Dua wartawan di Myanmar telah dinyatakan pengadilan bersalah mencemarkan nama-baik dan dihukum dua bulan penjara, karena sebuah artikel yang memuat kutipan ucapan yang memalukan yang kabarnya diucapkan oleh seorang anggota parlemen yang didominasi militer.
Vonis bersalah terhadap pemimpin redaksi Myanmar Post, Than Htaik Thu, dan wartawan Hsan Moe Tun itu adalah insiden terbaru yang meningkatkan keprihatinan akan kebebasan pers yang memburuk di Myanmar, yang telah berusaha untuk keluar dari kediktatoran militer yang keras.
Artikel yang dipersoalkan itu, yang ditulis tahun lalu, mengutip seorang anggota parlemen, Mayor Thein Zaw, mengatakan bahwa para militer anggota parlemen mempunyai pendidikan tingkat rendah. Anggota parlemen itu membantah mengeluarkan ucapan demikian.

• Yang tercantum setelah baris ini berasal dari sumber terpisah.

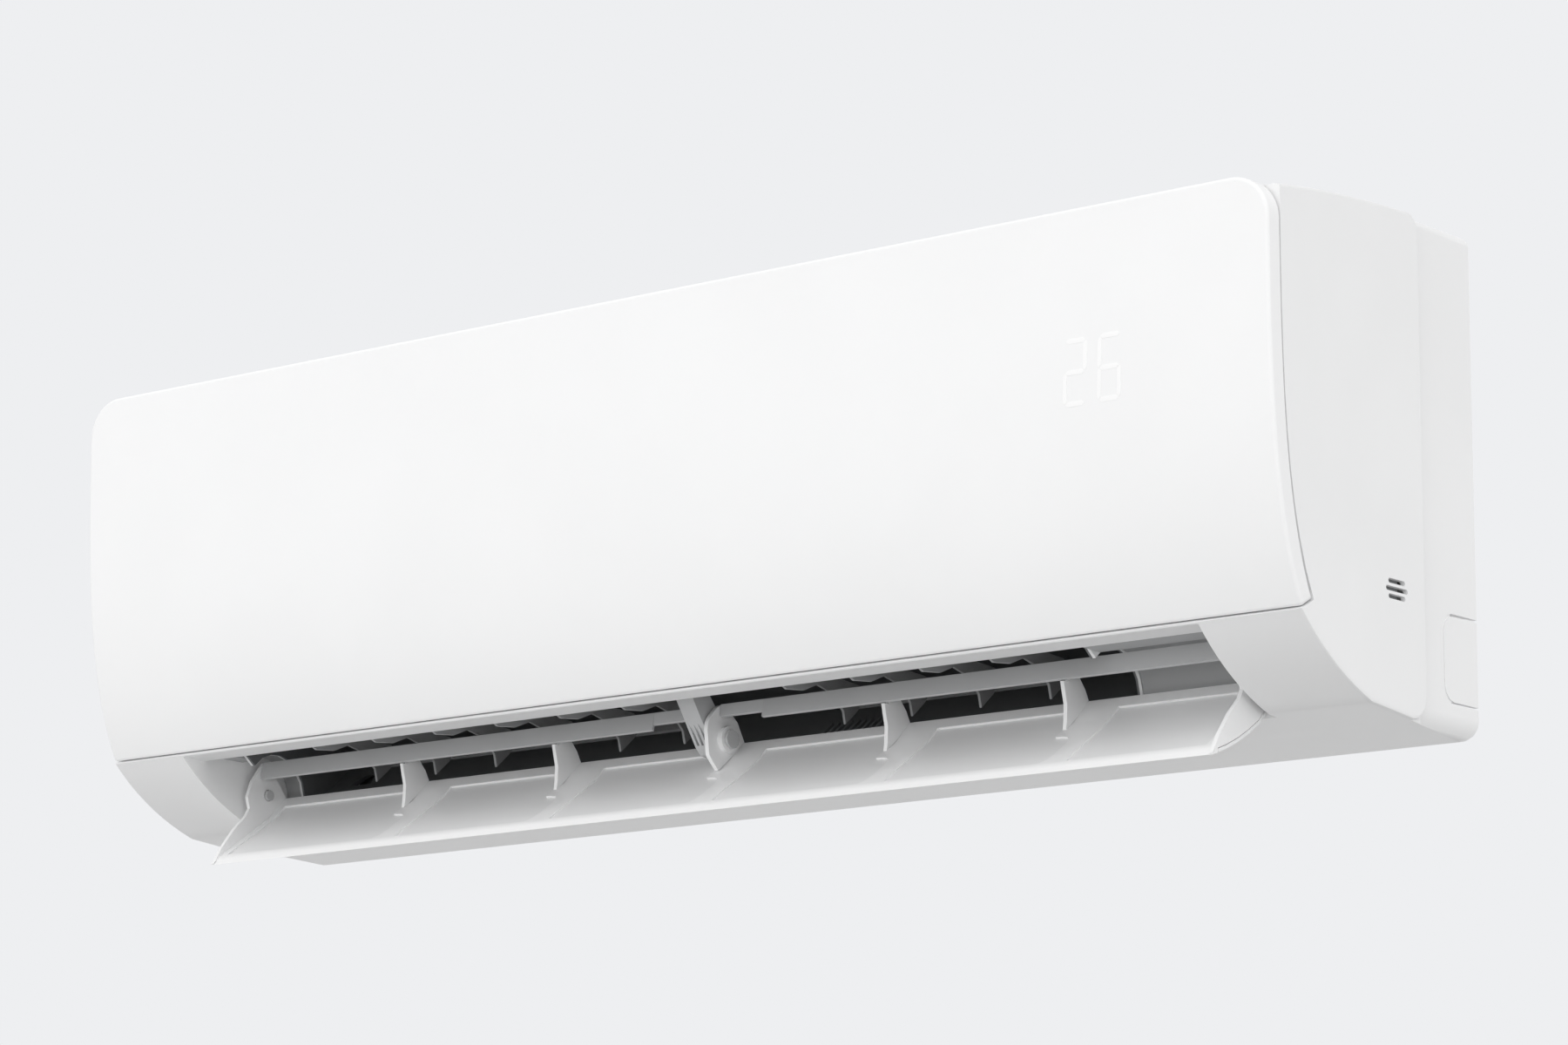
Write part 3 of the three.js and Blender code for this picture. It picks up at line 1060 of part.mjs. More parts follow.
function pipe(name, x, height, radius, endX, top) {
  const line = bentRod([[x, pipeDepth, top], [x, pipeDepth, height], [endX + 12, pipeDepth, height]], radius, 10, 5);
  const nutReach = radius * 1.75;
  const nut = join(
    rod([endX + 16, pipeDepth, height], [endX, pipeDepth, height], nutReach, 6),
    rod([endX, pipeDepth, height], [endX - 10, pipeDepth, height], radius * 1.25, 10),
  );
  const bore = rod([endX + 4, pipeDepth, height], [endX - 12, pipeDepth, height], radius * 0.75, 10);
  const lineRoom = rod([endX + 2, pipeDepth, height], [endX + 40, pipeDepth, height], radius + 2 * clearance, 10);
  addPiece(`${name}_pipe`, line, copper);
  addPiece(`${name}_flare_nut`, cut(nut, bore, lineRoom), brass);
}

// holder that carries both pipes on the back wall of the bay
function pipeHolder() {
  const [low, high] = [104, 118];
  const body = block(pipeX.gas - 8.6, pipeX.liquid + 6.5, pipeDepth - 9, rearWall[0] - clearance, low, high);
  const bores = [[pipeX.gas, 6.35], [pipeX.liquid, 3.2]].map(([x, radius]) =>
    alongZ(circle([x, pipeDepth], radius + clearance, 16), low - 1, high + 1));
  addPiece('pipe_holder', cut(body, ...bores), duct);
}

pipeHolder();
pipe('gas', pipeX.gas, 48, 6.35, -58, 172);
pipe('liquid', pipeX.liquid, 29, 3.2, -40, 150);

// ---- drain spigot, out of the tray's low end into the recess ----
function drainSpigot() {
  const front = -channel.depth - 14;
  const body = rod([drainX, front, drainZ], [drainX, -10, drainZ], 8, 12);
  const barb = rod([drainX, -14, drainZ], [drainX, -11, drainZ], 9, 12);
  const flange = rod([drainX, -channel.depth + clearance, drainZ], [drainX, -channel.depth + 2, drainZ], 12, 12);
  const bore = rod([drainX, front - 1, drainZ], [drainX, 0, drainZ], 6, 10);
  addPiece('drain_spigot', cut(join(body, barb, flange), bore), duct);
}

drainSpigot();

// ---- mounting plate on the wall ----
function mountingPlate() {
  const outline = rounded([
    [-262, 72, 8], [-60, 72], [-52, 84, 6], [52, 84, 6], [60, 72], [262, 72, 8], [262, 196, 10], [236, 210],
    [236, 229, 6], [186, 229, 6], [186, 210], [-186, 210], [-186, 229, 6], [-236, 229, 6], [-236, 210], [-262, 196, 10],
  ]);
  const sheet = alongY(outline, -plateThick, 0);
  const holes = [-232, -160, -90, 90, 160, 232].flatMap((x) => [96, 186].map((z) =>
    alongY(circle([x, z], 3, 6), -5, 1)));
  const slots = [-125, 125].map((x) => alongY(rectangle(x - 22, x + 22, 118, 164, 8), -5, 1));
  addPiece('mounting_plate', cut(sheet, ...holes, ...slots), steel);
}

mountingPlate();

export default unit;
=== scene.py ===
import json
import math

import bpy
from mathutils import Matrix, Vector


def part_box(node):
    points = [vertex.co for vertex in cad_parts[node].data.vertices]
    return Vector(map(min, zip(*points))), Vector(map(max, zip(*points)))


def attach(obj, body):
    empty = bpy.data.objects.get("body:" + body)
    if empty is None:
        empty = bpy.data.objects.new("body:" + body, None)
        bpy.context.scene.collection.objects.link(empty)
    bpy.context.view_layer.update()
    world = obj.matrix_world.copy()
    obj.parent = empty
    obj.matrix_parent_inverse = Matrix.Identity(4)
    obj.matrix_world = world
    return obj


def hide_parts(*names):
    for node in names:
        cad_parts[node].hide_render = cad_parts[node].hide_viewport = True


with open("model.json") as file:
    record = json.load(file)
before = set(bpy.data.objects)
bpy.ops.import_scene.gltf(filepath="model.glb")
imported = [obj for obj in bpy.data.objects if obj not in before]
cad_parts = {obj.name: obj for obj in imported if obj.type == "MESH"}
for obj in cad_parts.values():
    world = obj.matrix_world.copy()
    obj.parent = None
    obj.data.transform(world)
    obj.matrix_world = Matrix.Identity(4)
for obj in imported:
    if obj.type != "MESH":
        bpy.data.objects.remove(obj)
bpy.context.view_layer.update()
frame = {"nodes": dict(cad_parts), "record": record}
bpy.ops.object.select_all(action="DESELECT")
print("frame loaded")

# camera: below the unit and to its right, looking up a little
cameraView = {
    "place": (1.5536, -1.9942, -0.4965),
    "turn": 38.694,  # degrees, anticlockwise seen from above
    "tilt": 9.03,  # degrees above the horizon
    "lens": 110.5,
    "sensor": 36,
    "shiftY": 0.12,
}


def makeCamera(view):
    data = bpy.data.cameras.new("viewCamera")
    data.lens = view["lens"]
    data.sensor_width = view["sensor"]
    data.shift_y = view["shiftY"]
    camera = bpy.data.objects.new("viewCamera", data)
    camera.location = view["place"]
    camera.rotation_euler = (math.radians(90 + view["tilt"]), 0, math.radians(view["turn"]))
    bpy.context.collection.objects.link(camera)
    bpy.context.scene.camera = camera


makeCamera(cameraView)
print("camera placed")


# shader maths: a socket that takes part in Python expressions
class Wire:

    def __init__(self, tree, socket):
        self.tree = tree
        self.socket = socket

    def node(self, kind, settings=None, inputs=None, output=0):
        return addNode(self.tree, kind, settings, inputs, output)

    def maths(self, operation, first, second):
        return self.node("ShaderNodeMath", {"operation": operation}, {0: first, 1: second})

    def __add__(self, other):
        return self.maths("ADD", self, other)

    def __rsub__(self, other):
        return self.maths("SUBTRACT", other, self)

    def __mul__(self, other):
        return self.maths("MULTIPLY", self, other)

    def between(self, low, high):  # 0 below low, 1 above high, smooth in the middle
        settings = {"interpolation_type": "SMOOTHSTEP"}
        inputs = {"Value": self, "From Min": low, "From Max": high}
        return self.node("ShaderNodeMapRange", settings, inputs)

    def mix(self, first, second):  # colours, by this wire
        settings = {"data_type": "RGBA"}
        return self.node("ShaderNodeMix", settings, {"Factor": self, 6: first, 7: second}, 2)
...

Sejak kekuasaan langsung militer berakhir tahun 2011, Myanmar telah mengambil beberapa langkah untuk meningkatkan kebebasan berbicara, termasuk pengakhiran penyensoran langsung suratkabar negara itu dan membebaskan sebagian wartawan dari penjara.

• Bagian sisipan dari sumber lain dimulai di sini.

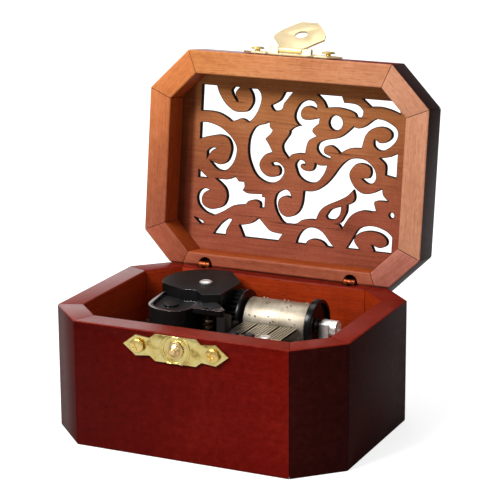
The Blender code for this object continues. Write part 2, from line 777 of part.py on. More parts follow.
def build_hinge(case, lid, side, x):
    """One concealed barrel hinge: a fork in the base, a tongue in the lid and a pin through both."""
    inner = TONGUE_WIDTH / 2 + PIN_FIT
    outer = inner + EAR_WIDTH
    base_half = case.add(side + "_hinge_base_half", barrel(x, -1), "brass")
    for end, low in (("left", -outer), ("right", inner)):
        ear = hinge_eye(x + low, x + low + EAR_WIDTH, -1)
        weld(base_half, case.add(f"{side}_hinge_{end}_ear_blank", ear))
    lid_half = lid.add(side + "_hinge_lid_half", barrel(x, 1), "brass")
    tongue = hinge_eye(x - TONGUE_WIDTH / 2, x + TONGUE_WIDTH / 2, 1)
    weld(lid_half, lid.add(side + "_hinge_tongue_blank", tongue))
    place = (x, HINGE_Y, HINGE_Z)
    for body, half in ((case, base_half), (lid, lid_half)):
        bore = rod(HINGE_PIN_RADIUS + PIN_FIT, -outer - 1, outer + 1, place, "X", 16)
        cut(half, body.add(half.name + "_bore_cutter", bore))
    case.add(side + "_hinge_pin", rod(HINGE_PIN_RADIUS, -outer, outer, place, "X", 16), "steel")


def latch_outline():
    """The pointed latch plate with its taller middle block, about its own centre."""
    right = [(x, -z) for x, z in reversed(LATCH_CORNERS)] + list(LATCH_CORNERS[1:])
    left = [(-x, -z) for x, z in right]
    return right + left


def latch_plate(z_centre):
    """A thin plate on the front face."""
    outline = [(LATCH_X + x, z_centre + z) for x, z in latch_outline()]
    front = -HALF_WIDTH - SEAT_GAP
    return prism(outline, front - PLATE_THICKNESS, front, "Y")


def front_place(x, z_centre):
    """A point on the front face of the case."""
    return (LATCH_X + x, -HALF_WIDTH, z_centre)


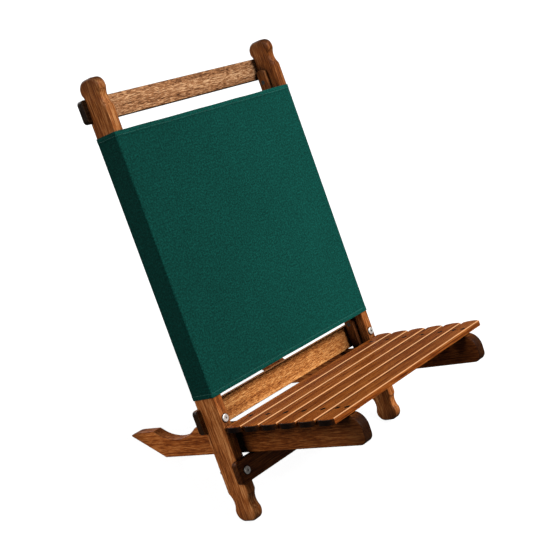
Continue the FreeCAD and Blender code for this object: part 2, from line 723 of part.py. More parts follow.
sub_parts = []
for side, sign in SIDES:
    sub_parts += [make_upright(side, sign), make_batten(side, sign), make_rail(side, sign)]
board_middle = "-(upright_depth - housing_depth + board_thickness / 2)"
sub_parts.append(make_board("top_rail", board_middle, "top_rail_level", "-board_rear", screwed=True))
sub_parts.append(make_board("lumbar_board", board_middle, "0", board_middle, "lumbar_level", "lumbar_height"))
sub_parts.append(make_board("front_cross_board", "board_thickness / 2 - housing_depth", "front_board_level",
                            "0"))
sub_parts.append(make_canvas())
sub_parts += [make_slat(number) for number in range(1, SLAT_COUNT + 1)]
sub_parts += make_fasteners()
doc.recompute()
check_document()
export(sub_parts)
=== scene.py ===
import json
import math

import bmesh
import bpy
from mathutils import Matrix, Quaternion, Vector, noise


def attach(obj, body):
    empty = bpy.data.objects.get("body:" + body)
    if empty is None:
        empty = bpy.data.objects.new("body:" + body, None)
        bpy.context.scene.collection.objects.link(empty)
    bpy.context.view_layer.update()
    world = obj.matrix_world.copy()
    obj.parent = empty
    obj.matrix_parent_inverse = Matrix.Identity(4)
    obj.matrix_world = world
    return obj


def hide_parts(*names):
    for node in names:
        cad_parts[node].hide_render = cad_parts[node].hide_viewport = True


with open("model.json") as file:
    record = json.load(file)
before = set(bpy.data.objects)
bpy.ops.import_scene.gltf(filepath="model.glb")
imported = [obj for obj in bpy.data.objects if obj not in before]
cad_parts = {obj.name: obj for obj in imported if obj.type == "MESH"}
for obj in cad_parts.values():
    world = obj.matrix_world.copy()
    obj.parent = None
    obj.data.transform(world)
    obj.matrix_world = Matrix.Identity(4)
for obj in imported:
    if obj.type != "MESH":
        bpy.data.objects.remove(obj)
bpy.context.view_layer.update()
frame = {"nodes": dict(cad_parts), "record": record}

# ---------------------------------------------------------------- sizes: metres, with angles in degrees

RECLINE = 33.5
PITCH = 31.2
# where the lumbar bolts meet the uprights' front faces, which the back is measured from
BACK_ORIGIN = Vector((0, -0.0582, 0.18095))

# the sling, measured to the middle of the cloth's thickness
CANVAS_TOP = 0.528
CANVAS_BOTTOM = 0.042
CANVAS_THICKNESS = 0.0011
SIDE_X = 0.2408
LEG_X = 0.2182
FRONT_DEPTH = -0.0008
REAR_DEPTH = 0.0508
LEG_END_DEPTH = 0.0205
CORNER_RADIUS = 0.0028
CORNER_STEPS = 6
CLOTH_STEP = 0.0065
SPAN_HALF = 0.219
SAG = 0.0026
# ripples across the front, and wavering edges: their height, their waves to the metre, and the slices of
# noise that they are cut from
RIPPLE = 0.0012
RIPPLE_ACROSS = 9
RIPPLE_UP = 5
RIPPLE_SLICE = 4.1
EDGE_WAVER = 0.0007
WAVER_WAVES = 14
TOP_SLICE = 7.7
BOTTOM_SLICE = 2.2
# the cloth counts as on a leg this far outside the leg's line, and this far in front of its end
LEG_MARGIN = 0.004
LEG_END_MARGIN = 0.001
# how much of its thickness a rim's rounding takes, and the least angle that is rounded
RIM_SHARE = 0.3
RIM_ANGLE = 50

HEM_HEIGHT = 0.009
HEM_STEP = 0.0003
# the breadth of the slope where a hem begins
HEM_SLOPE = 0.0012
HEM_THICKNESS = 0.001
HEM_HALF_SPAN = 0.2145
# how far the turned-under ply stays inside the cloth's edge, and off the cloth
PLY_INSET = 0.0006
PLY_GAP = 0.0001
# how far the stitches stay inside the hem
SEAM_INSET = 0.0015
STITCH_PITCH = 0.0036
STITCH_LENGTH = 0.0026
THREAD_RADIUS = 0.0003
# each stitch's rings of thread: place along it, and share of the full radius
STITCH_RINGS = ((0.12, 0.7), (0.35, 1.0), (0.65, 1.0), (0.88, 0.7))
STITCH_SIDES = 6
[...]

Tetapi, wartawan terus menghadapi penangkapan, intimidasi, dan penyensoran. Banyak wartawan telah dipenjarakan setelah melaporkan masalah yang kata pemerintah terlalu peka untuk diliput.
Organisasi hak media “Wartawan Tanpa Tapal-Batas” mengatakan Birma hanya mendapat ranking 144 dari 180 negara dalam kebebasan pers.